Does anyone know how much it will be to take a ferry with your car on it from Luzon to Cebu or is there a car rental place In Cebu that I can rent a car from that will not try to make me pay for a dent or chip that was there for the last year already. 

On the net I have seen some places but they are very expensive compared to the place I used in Olongapo that gave me a newish vios or mazda 6 for around 1800 a day. I like to stop a lot to take photos and go to random places. 

Thanks


----------



## JimnNila143 (Jul 23, 2013)

:clap2:I would suggest that you contact a travel agent who could advise you about taking either a SuperFerry or a ****** Navigation vessel from Manila to Cebu with your vehicle. You should even be able to get round trip tickets. I do not know what it would cost to ship your vehicle because it would be cargo. Go to one of the travel agents in one of the SMs there in Manila and they can advise you.


----------



## chris1jacobs (Jun 29, 2013)

Thank, I I will do that as soon as I get back in a few weeks. 


Take care


----------



## Asian Spirit (Mar 1, 2010)

chris1jacobs said:


> Hi
> 
> 
> Does anyone know how much it will be to take a ferry with your car on it from Luzon to Cebu or is there a car rental place In Cebu that I can rent a car from that will not try to make me pay for a dent or chip that was there for the last year already.
> ...


Several years ago I used Super Ferry Lines from Manila to Masbate. Be sure you get/reserve a private cabin for comfort and safety. Comes with a locking door and private restroom and air conditioning.

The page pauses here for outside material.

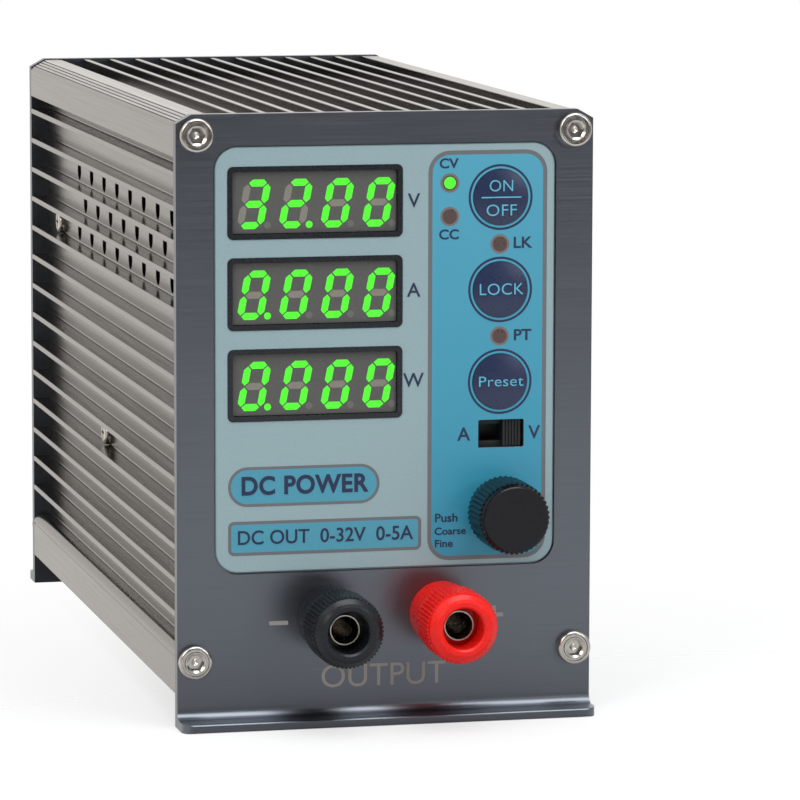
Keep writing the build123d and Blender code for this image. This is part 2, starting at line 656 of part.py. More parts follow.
def fuse_drawer():
    body = slab(INLET_X, DRAWER_Z, DRAWER_SIZE, 160.2, DEPTH + 2.6, 0.5)
    body -= block((INLET_X - 8.5, INLET_X + 8.5), (164, 170.4), (DRAWER_Z - 2.7, DRAWER_Z + 6))
    grip = block((INLET_X - 4, INLET_X + 4), (DEPTH + 2.0, DEPTH + 3.6), (DRAWER_Z - 0.6, DRAWER_Z + 0.6))
    return body + grip


def fuse():
    """Cartridge fuse across the drawer, glass and caps as one piece."""
    barrel = Pos(INLET_X, 167.2, DRAWER_Z) * Rot(0, 90, 0) * Cylinder(2.4, 16.6)
    caps = [Pos(INLET_X + side * 6.2, 167.2, DRAWER_Z) * Rot(0, 90, 0) * Cylinder(2.6, 4.2) for side in (-1, 1)]
    return barrel + caps


ROCKER_AXIS_Y = DEPTH - 1.0
ROCKER_TILT = 10.0
ROCKER_REACH = 5.2
PIVOT_RADIUS = 0.9


def power_switch_body():
    bezel = slab(ROCKER_X, ROCKER_Z, ROCKER_BEZEL, DEPTH, DEPTH + 2.0, 1.5)
    body = slab(ROCKER_X, ROCKER_Z, (13.0, 19.0), 166, DEPTH, 0.4)
    well = slab(ROCKER_X, ROCKER_Z, (10.6, 16.4), 172, DEPTH + 3, 0.4)
    blades = [slab(ROCKER_X, ROCKER_Z + z, (6.3, 0.8), 158, 166) for z in (-5, 5)]
    return bezel + body - well - rocker_pivot(PIVOT_RADIUS + FIT, 12.2) + blades


def rocker_pivot(radius, length):
    return Pos(ROCKER_X, ROCKER_AXIS_Y, ROCKER_Z) * Rot(0, 90, 0) * Cylinder(radius, length)


def power_rocker():
    """Paddle with a shallow V face and a pivot pin at each side, tipped to its on position."""
    profile = make_face(Polyline(
        (-2.5, -3.0), (2.5, -3.0), (7.4, 0.5), (7.4, 4.2), (0, ROCKER_REACH - 1.7), (-7.4, 4.2), (-7.4, 0.5),
        close=True))
    paddle = extrude(Plane((-5.1, 0, 0), x_dir=(0, 0, 1), z_dir=(-1, 0, 0)) * profile, amount=-10.2)
    tilted = Pos(ROCKER_X, ROCKER_AXIS_Y, ROCKER_Z) * Rot(ROCKER_TILT, 0, 0) * paddle
    return tilted + rocker_pivot(PIVOT_RADIUS, 11.8)


EYE = 1.4  # thickness of the guard's screw eyes


def fan_spots():
    """Screw places of the fan and its guard."""
    half = FAN_HOLES / 2
    return [(x, FAN_Z + z) for x in (-half, half) for z in (-half, half)]


def fan_frame():
    low, high = REAR_FACE - FAN_DEPTH, REAR_FACE
    frame = slab(0, FAN_Z, (FAN_SIZE, FAN_SIZE), low, high, 3) - rod(FAN_BORE, 0, FAN_Z, low - 1, high + 1)
    arms = Rectangle(2 * FAN_BORE + 1, 2.2) + Rectangle(2.2, 2 * FAN_BORE + 1)
    frame += prism(Pos(0, FAN_Z) * (arms + Circle(8)), low, low + 1.6)
    frame += rod(1.2, 0, FAN_Z, low + 1.6, low + 6)
    return frame - [rod(1.6, x, z, low - 1, high + 1) for x, z in fan_spots()]


def fan_rotor():
    """Hub with seven pitched blades."""
    low, high = REAR_FACE - FAN_DEPTH + 2.2, REAR_FACE - 0.8
    hub = rod(9.5, 0, FAN_Z, low, high)
    sweep = rod(18.3, 0, FAN_Z, low + 0.3, high - 0.3)
    for blade in range(7):
        paddle = Pos(13.5, 0, 0) * Rot(38, 0, 0) * Box(11, 1.0, 14)
        placed = Pos(0, (low + high) / 2, FAN_Z) * Rot(0, 360 / 7 * blade, 0) * paddle
        hub += placed & sweep
    return hub - rod(1.2 + FIT, 0, FAN_Z, low - 1, low + 5)


def fan_guard():
    """Wire guard: concentric rings on two crossed legs with screw eyes."""
    wire, plane = 0.7, DEPTH + 0.75
    guard = Part()
    for radius in (5.0, 9.5, 14.0, 18.5):
        guard += Pos(0, plane + 1.2, FAN_Z) * Rot(90, 0, 0) * Torus(radius, wire)
    for turn in (45, 135):
        guard += Pos(0, plane + 0.3, FAN_Z) * Rot(0, turn, 0) * Rot(0, 90, 0) * Cylinder(wire, 39.4)
    guard += [rod(3.4, x, z, DEPTH, DEPTH + EYE) for x, z in fan_spots()]
    return guard - [rod(1.7, x, z, DEPTH - 1, DEPTH + 3) for x, z in fan_spots()]


def fan_screws():
    screw = Rot(-90, 0, 0) * pan_screw(2.8, 12)
    return [Pos(x, DEPTH + EYE, z) * screw for x, z in fan_spots()]


# ---------------------------------------------------------------- wiring
def wire(points, radius, bend):
    path = FilletPolyline(*points, radius=bend)
    return sweep(Plane(path @ 0, z_dir=path % 0) * Circle(radius), path=path)


def output_wires():
    """From each solder tag under the stud, up and over the front edge of the main board."""
    tag_z, arch_z = POST_Z - 6.7, MAIN_TOP + 6.0
    wires = []
    for x in (-POST_X, POST_X):
        route = [(x, PANEL + 5.6, tag_z), (x, 15.5, tag_z), (x, 20.5, arch_z), (x, 28, arch_z), (x, 28, MAIN_TOP)]
        wires.append(wire(route, 1.1, 1.6))
    return wires


def mains_wires():
    """Live and neutral from the inlet blades down to the main board."""
    wires = []
    for pin_x, pin_z in PIN_SPOTS[1:]:
        x, z = INLET_X + pin_x, COUPLER_Z + pin_z
        route = [(x, 155, z), (x, 149, z), (x, 144, MAIN_TOP + 8), (x, 144, MAIN_TOP)]
        wires.append(wire(route, 1.3, 3))
    return wires


def ribbon_cable():
    """Flat cable from the display board's lower edge down to the main board."""
    width = 16.0
    run = block((-width / 2, width / 2), (12.4, 28.0), (33.0, 33.9))
    head = block((-width / 2 - 1, width / 2 + 1), (BOARD_FRONT + BOARD, 14.6), (31.5, 36.0))
    tail = block((-width / 2, width / 2), (27.1, 28.0), (MAIN_TOP + 4, 33.9))
    plug = block((-width / 2 - 1, width / 2 + 1), (25.4, 29.7), (MAIN_TOP, MAIN_TOP + 6))
    return run + head + tail + plug


# ---------------------------------------------------------------- write the nodes
def corner_screws(y_face, tip):
    """Four screws with their heads on y_face; tip turns them to face the front (90) or the back (-90)."""
    screw = Rot(tip, 0, 0) * socket_screw()
    return [Pos(side * x, y_face, z) * screw for x, z in CORNER_SCREWS for side in (-1, 1)]


write("case_shell", case_shell())
write("base_plate", base_plate())
write("front_panel", front_panel())
write("rear_panel", rear_panel())
write("front_screws", *corner_screws(0, 90))
write("rear_screws", *corner_screws(DEPTH, -90))

write("label_overlay", label_overlay())
write("display_bezels", *[display_bezel(z) for z in DISPLAY_ZS])
write("display_modules", *[display_module(z) for z in DISPLAY_ZS])
write("indicator_leds", *[led(x, z) for x, z in LEDS])
for key, height in BUTTON_ZS.items():
    write(f"button_{key}", button(height))
    write(f"plunger_{key}", tactile_plunger(height))
write("tactile_switches", *[tactile_switch(z) for z in BUTTON_ZS.values()])
write("slide_switch_body", slide_switch_body())
write("slide_switch_lever", switch_lever())
write("encoder_body", encoder_body())
write("encoder_nut", encoder_nut())
write("encoder_shaft", encoder_shaft())
write("encoder_slider", encoder_slider())
write("control_knob", control_knob())

for colour, post_x in (("black", -POST_X), ("red", POST_X)):
    write(f"post_cap_{colour}", post_cap(post_x))
    write(f"post_washer_{colour}", post_washer(post_x))
    write(f"post_insulator_{colour}", post_insulator(post_x))
post_xs = (-POST_X, POST_X)
write("post_studs", *[post_stud(x) for x in post_xs])
write("post_backings", *[post_backing(x) for x in post_xs])
write("post_nuts", *[post_nut(x, y) for x in post_xs for y in (PANEL + 2, PANEL + 5.6)])
write("post_tags", *[post_tag(x) for x in post_xs])

write("display_board", display_board())
write("board_spacers", *board_spacers())
write("pan_screws", *pan_screws())
write("main_board", main_board())
write("board_standoffs", *board_standoffs())
write("transformer_core", transformer_core())
write("transformer_winding", transformer_winding())
write("bulk_capacitors", *[capacitor(9, 34, x, 116) for x in (-11, 11)])
write("output_capacitors", *[capacitor(5, 20, x, 44) for x in (2, 14, 26)])
write("filter_choke", filter_choke())
write("bridge_rectifier", bridge_rectifier())
write("heat_spreaders", *heat_spreaders())
write("power_transistors", *power_transistors())

write("mains_inlet", mains_inlet())
write("inlet_pins", *inlet_pins())
write("fuse_drawer", fuse_drawer())
write("fuse", fuse())
write("power_switch_body", power_switch_body())
write("power_rocker", power_rocker())
write("fan_frame", fan_frame())
write("fan_rotor", fan_rotor())
write("fan_guard", fan_guard())
write("fan_screws", *fan_screws())
write("output_wires", *output_wires())
write("mains_wires", *mains_wires())
write("ribbon_cable", ribbon_cable())
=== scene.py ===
import json
import math
import bpy
from mathutils import Matrix, Vector


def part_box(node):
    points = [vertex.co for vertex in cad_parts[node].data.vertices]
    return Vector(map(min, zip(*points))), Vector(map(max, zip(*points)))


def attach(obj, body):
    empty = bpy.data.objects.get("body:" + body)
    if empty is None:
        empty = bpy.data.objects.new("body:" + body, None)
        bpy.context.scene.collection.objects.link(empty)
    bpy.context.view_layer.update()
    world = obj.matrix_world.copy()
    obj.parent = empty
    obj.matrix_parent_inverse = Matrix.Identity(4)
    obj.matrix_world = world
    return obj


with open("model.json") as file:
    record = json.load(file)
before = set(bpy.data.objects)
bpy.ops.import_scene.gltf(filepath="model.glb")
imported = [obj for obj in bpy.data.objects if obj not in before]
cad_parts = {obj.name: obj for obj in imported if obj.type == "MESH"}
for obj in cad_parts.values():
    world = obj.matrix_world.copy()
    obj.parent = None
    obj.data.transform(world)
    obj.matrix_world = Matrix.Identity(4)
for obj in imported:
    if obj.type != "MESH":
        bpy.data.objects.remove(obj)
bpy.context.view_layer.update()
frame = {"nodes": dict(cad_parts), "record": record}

MM = 0.001
FACE_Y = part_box("rear_panel")[1].y - 0.1863  # front face of the front panel
FILM_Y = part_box("label_overlay")[0].y  # printed face of the overlay
INK = 0.03 * MM  # thickness of a printed layer


def mid(node):
    """Middle of a CAD node's box."""
    low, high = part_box(node)
    return (low + high) / 2


# ------------------------------------------------------------------ camera, floor and light
def add_camera():
    data = bpy.data.cameras.new("camera")
    data.sensor_width = 36.0
    data.lens = 222.2
    data.clip_start = 0.05
    camera = bpy.data.objects.new("camera", data)
    camera.location = (-0.2236, FACE_Y - 0.9508, 0.1942)
    yaw, pitch, roll = (math.radians(angle) for angle in (-13.4, 90 - 7.54, 0.15))
    turn = Matrix.Rotation(yaw, 3, "Z") @ Matrix.Rotation(pitch, 3, "X") @ Matrix.Rotation(roll, 3, "Z")
    camera.rotation_euler = turn.to_euler()
    bpy.context.collection.objects.link(camera)
    bpy.context.scene.camera = camera


def add_area(name, place, target, size, energy, colour=(1, 1, 1)):
    data = bpy.data.lights.new(name, "AREA")
    data.shape = "RECTANGLE"
    data.size, data.size_y = size
    data.energy = energy
    data.color = colour
    lamp = bpy.data.objects.new(name, data)
    lamp.visible_camera = False
    lamp.location = place
    lamp.rotation_euler = (Vector(target) - Vector(place)).to_track_quat("-Z", "Y").to_euler()
    bpy.context.collection.objects.link(lamp)


FLOOR_REACH = 1.6
POOL = (0.06, -0.36, 0)  # where the table top is densest, just in front of the object
POOL_RADIUS, FADE_RADIUS = 0.1, 0.5
POOL_CLEAR = 0.25  # how see-through the table top is at the pool; it is wholly so past the fade's radius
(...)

That is considered here as "first class." It includes the food but I found the food worse than horrible. So pays to bring enough snacks and munchies to last the trip. Also might want to bring a bit of purified drinking water along...


----------



## cvgtpc1 (Jul 28, 2012)

Was it filled 2-3 times capacity? After the Donna Paz went down I'd never get on one.


----------



## Asian Spirit (Mar 1, 2010)

cvgtpc1 said:


> Was it filled 2-3 times capacity? After the Donna Paz went down I'd never get on one.


Actually no. It had plenty of passengers but seemed to have room for many more. Was a wonderful overnight trip. Except for the food I had no complaint and would do it again if going there..


----------



## JimnNila143 (Jul 23, 2013)

We sailed from Manila to Dipolog/Dapitan which took 3 days, 2 nights. Food was not bad, stayed in a cooled sleeping area but the beds were not comfortable. We used ****** Navigation and it would have been better had the vessel not have engine trouble 2X. We were delayed in Bacalod and in Cagayan de Oro. On the trip back, there weren't many problems except for storms at sea between Bacalod and the vessel pitched and bobbed. I was OK but my wife got seasick. We also sailed, at another time, from Dipolog to Cebu City, took 10 hours. No problems there.


----------